I don't really agree. The first diablo was very much based on singleplayer, but with coop as an option. There wasn't a trade feature, and in the beginning you could kill people and steal their stuff. So it definetly wasn't a multiplayer oriented game. The second game was as soon as you hit patch 1.07 though. Until then it was merely good, but not great in multiplayer.
So I think it's quite fair to compare these two. Diablo 2 is much different from the first one in many of the important areas, so forget that when comparing.
D1 may have been envisioned as SP... but it was MP that took it to the next level. A 'SP Only' D1 would have been just another fun game, not a game changer. Beyond that... it's not just the MP that makes it an apples/oranges comparison with BG, the gameplay style is completely different. The focus in D1/D2 is clearly realtime, and BG is clearly turn based, so combat is completely different. Quests in D1 are just to give you something to go into the dungeon and batter the bad guys about (it was the battering and accompanying loot that were important), where in BG quests were the focus of the game (and BG had some of the best quests ever).
They're just too different to compare IMO... other than outstanding quality and strong impact they both clearly had.

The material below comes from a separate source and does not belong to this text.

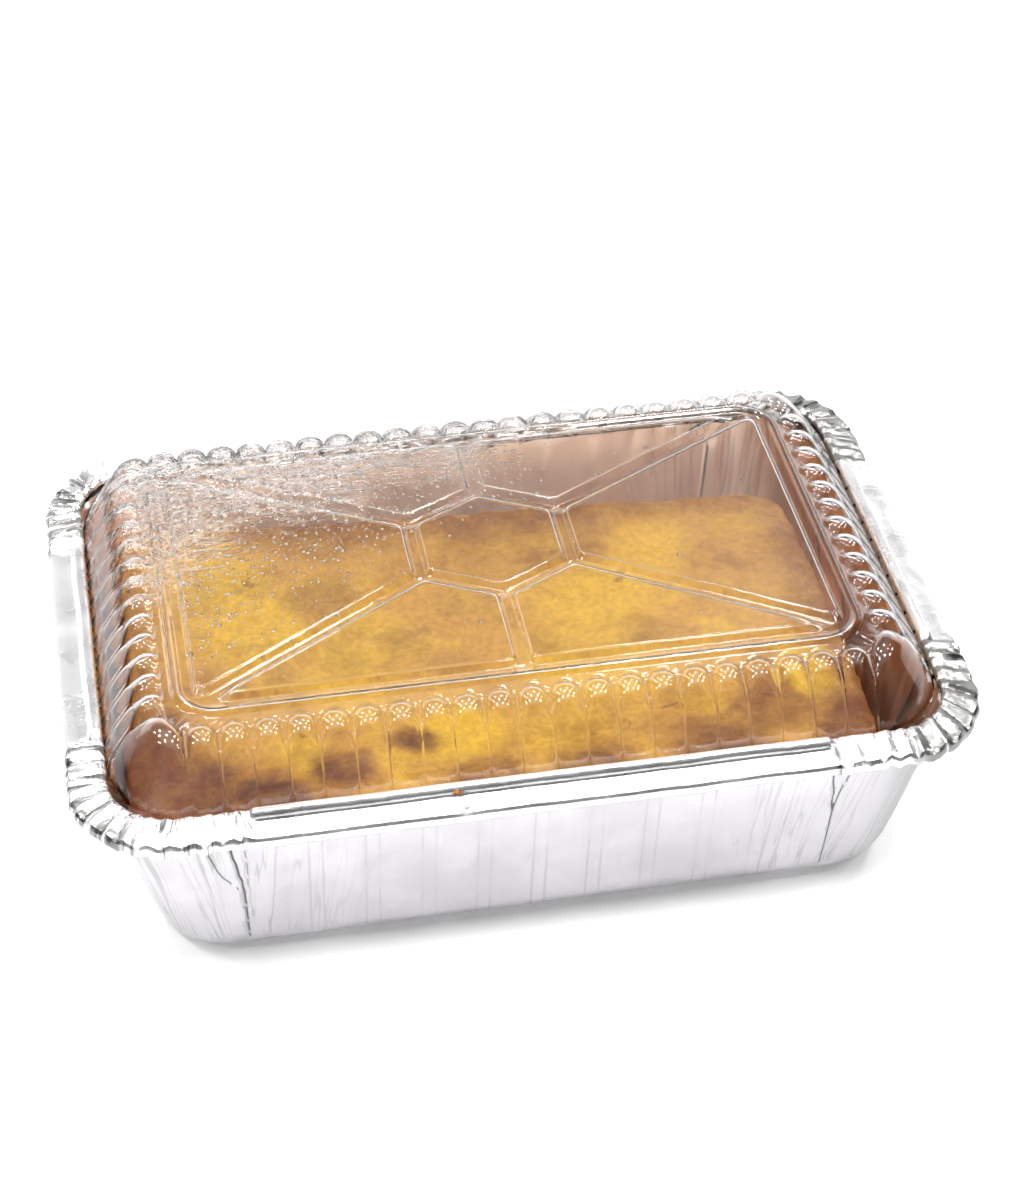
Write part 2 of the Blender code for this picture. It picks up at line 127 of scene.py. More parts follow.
class CakeLook(bpy.types.PropertyGroup):
    """Crust of the cake"""
    voxel: length_prop("Detail", "Size of the crust's faces", 1.15 * MM)
    lump_height: length_prop("Lump height", "Height of the crust's lumps", 1.6 * MM)
    golden: colour_prop("Golden", "Colour of the corn crumb", (0.405, 0.205, 0.031))
    bright: colour_prop("Bright", "Colour of the brightest corn", (0.52, 0.300, 0.019))
    baked: colour_prop("Baked", "Colour of the browned crust", (0.100, 0.023, 0.0045))
    darkest: colour_prop("Darkest", "Colour of the deepest browning", (0.048, 0.014, 0.006))


class WetLook(bpy.types.PropertyGroup):
    """Condensed droplets and fallen crumbs"""
    droplets: bpy.props.IntProperty(name="Droplets", description="Number of droplets under the lid",
                                    default=2600, min=0)
    widest: length_prop("Widest droplet", "Radius of the largest droplets", 0.75 * MM)
    finest: length_prop("Finest droplet", "Radius of the smallest droplets", 0.22 * MM)
    crumb: length_prop("Crumb", "Radius of the largest crumb on the rim", 0.9 * MM)


class StageLook(bpy.types.PropertyGroup):
    """Floor, lamps and camera"""
    floor_size: length_prop("Floor size", "Length of the floor's sides", 9.0)
    lamp_power: bpy.props.FloatProperty(name="Lamp power", description="Power of each ceiling lamp",
                                        default=44.0, min=0.0, unit="POWER")
    lamp_radius: length_prop("Lamp radius", "Radius of each ceiling lamp", 0.14)
    sky: bpy.props.FloatProperty(name="Room light", description="Strength of the room's own light",
                                 default=0.85, min=0.0)
    exposure: bpy.props.FloatProperty(name="Exposure", description="Exposure of the picture in stops",
                                      default=0.0)


# Tools for making pieces

def deselect_all():
    if bpy.context.object and bpy.context.object.mode != "OBJECT":
        bpy.ops.object.mode_set(mode="OBJECT")
    bpy.ops.object.select_all(action="DESELECT")


def select_only(*things):
    deselect_all()
    for thing in things:
        thing.select_set(True)
    bpy.context.view_layer.objects.active = things[0]


def edit_all(piece):
    select_only(piece)
    bpy.ops.object.mode_set(mode="EDIT")
    bpy.ops.mesh.select_all(action="SELECT")


def end_edit():
    bpy.ops.object.mode_set(mode="OBJECT")


def modify(piece, name, kind, **settings):
    """Gives a piece a modifier with these settings and applies it."""
    select_only(piece)
    modifier = piece.modifiers.new(name, kind)
    for key, value in settings.items():
        setattr(modifier, key, value)
    bpy.ops.object.modifier_apply(modifier=modifier.name)


def loft(name, rings, fill_last=False, fill_first=False):
    """A circle placed on the first ring and extruded from ring to ring. Rings are arrays of equal length."""
    deselect_all()
    count = len(rings[0])
    bpy.ops.mesh.primitive_circle_add(vertices=count, radius=1.0, fill_type="NOTHING")
    piece = bpy.context.object
    piece.name = name
    piece.data.name = name
    piece.data.vertices.foreach_set("co", np.asarray(rings[0], float).ravel())
    edit_all(piece)
    if fill_first:
        bpy.ops.mesh.edge_face_add()
    for before, ring in zip(rings, rings[1:]):
        bpy.ops.mesh.select_mode(type="EDGE")
        bpy.ops.mesh.extrude_edges_move()
        edit = bmesh.from_edit_mesh(piece.data)
        edit.verts.ensure_lookup_table()
        fresh = [edit.verts[i] for i in range(len(edit.verts) - count, len(edit.verts))]
        if (fresh[0].co - Vector(before[0])).length > 1e-6 or not fresh[0].select:
            raise RuntimeError(f"{name}: the extruded ring isn't in the order of the one before")
        for vert, point in zip(fresh, ring):
            vert.co = point
        bmesh.update_edit_mesh(piece.data)
    if fill_last:
        bpy.ops.mesh.edge_face_add()
    end_edit()
    return piece


def join(name, pieces):
    """Makes one object of several."""
    select_only(*pieces)
    bpy.ops.object.join()
    joined = bpy.context.object
    joined.name = name
    joined.data.name = name
    return joined


def face_up(piece):
    """Makes the faces agree, then turns them all over if the highest one doesn't look up."""
    edit_all(piece)
    bpy.ops.mesh.normals_make_consistent(inside=False)
    end_edit()
    highest = max(piece.data.polygons, key=lambda face: (round(face.center.z, 5), face.area))
    if highest.normal.z < 0:
        edit_all(piece)
        bpy.ops.mesh.flip_normals()
        end_edit()


def give_wall(piece, thickness, inner_slot=0):
    """Thickens a sheet inwards of its faces. The inner faces take the material so many slots on."""
    modify(piece, "wall", "SOLIDIFY", thickness=thickness, offset=-1.0, material_offset=inner_slot)


def shade(piece, degrees):
    select_only(piece)
    bpy.ops.object.shade_smooth_by_angle(angle=math.radians(degrees))


def dress(piece, material, node):
    """Gives a piece its material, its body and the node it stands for."""
    if material:
        piece.data.materials.clear()
        piece.data.materials.append(material)
    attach(piece, "root")
    if node:
        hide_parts(node)


def smooth(piece):
    select_only(piece)
    bpy.ops.object.shade_smooth()


def displace(piece, name, kind, size, height, **settings):
    """Raises and sinks a surface by one of Blender's own cloud patterns."""
    pattern = bpy.data.textures.new(name, kind)
    pattern.noise_scale = size
    for key, value in settings.items():
        setattr(pattern, key, value)
    modify(piece, name, "DISPLACE", texture=pattern, texture_coords="LOCAL", strength=height, mid_level=0.5)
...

@Scottehs: No, Blizzard did not create the hack'n'slash genre.http://en.wikipedia.org/wiki/Rogue_%28computer_game%29http://en.wikipedia.org/wiki/Hack_ [...] eo_game%29http://en.wikipedia.org/wiki/Nethack
Blizard did not create hack'n'slash genre in the same way as Apple did not create tablet. While technically the statement is right, the wide acceptance of the genre/product happens only upon release of the blockbuster product, which Blizzard did.
Hmm . Congrats then..
Seeing as how Diablo III hasn't been released yet... people need to get their hack & slash fix from somewhere...
Blizard did not create hack'n'slash genre in the same way as Apple did not create tablet. While technically the statement is right, the wide acceptance of the genre/product happens only upon release of the blockbuster product, which Blizzard did.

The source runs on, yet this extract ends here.